Following the declaration of martial law in Missouri by General Fremont, Provost-marshal McKinstry issued an order forbidding any person passing beyond the limits of St. Louis without a special permit from his office; and railroad, steambeat, ferry, and other agents were prohibited from selling tickets to any one not holding a proper pass.—(Doc. 18.)

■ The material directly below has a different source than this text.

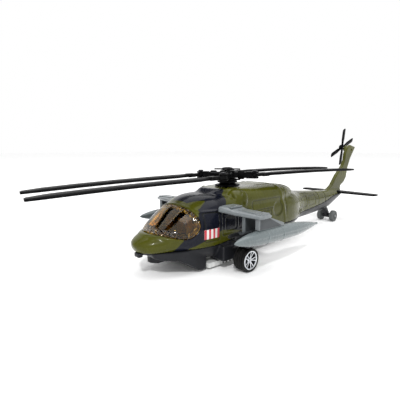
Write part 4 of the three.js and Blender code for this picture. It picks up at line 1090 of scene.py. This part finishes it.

—This afternoon, at Baltimore, Md., the dwelling of Edward Phillips, in Sterling street near Mott, formerly a pelican police officer under Colonel Kane, was searched, and the following articles, contraband of war, were discovered secreted between the floor and ceiling of the second story of his house, viz.: Two carbines, one Minié musket, three Colt’s revolvers, engraved on the butts ” City Police,” thirty rounds of cartridges, and several espantoons. The above-named articles were stored away snugly, with a bed made of chairs over them so as to escape detection. The pelican was taken charge of by officers Scott, Hooper, and Owens, and conveyed to Fort McHenry. The arms were taken charge of, and placed in the keeping of the proper authorities.—Baltimore Clipper, August 31.

—Massachusetts has again maintained her reputation for patriotic promptness. A week ago to-day Mr. Cameron’s call appeared, asking for more men straightway ; and now six regiments, which were in Massachusetts last Monday, and nearly, if not quite, all of them unprepared to march, are either on the line of the Potomac, or are on their way there.—Providence Journal, August 30.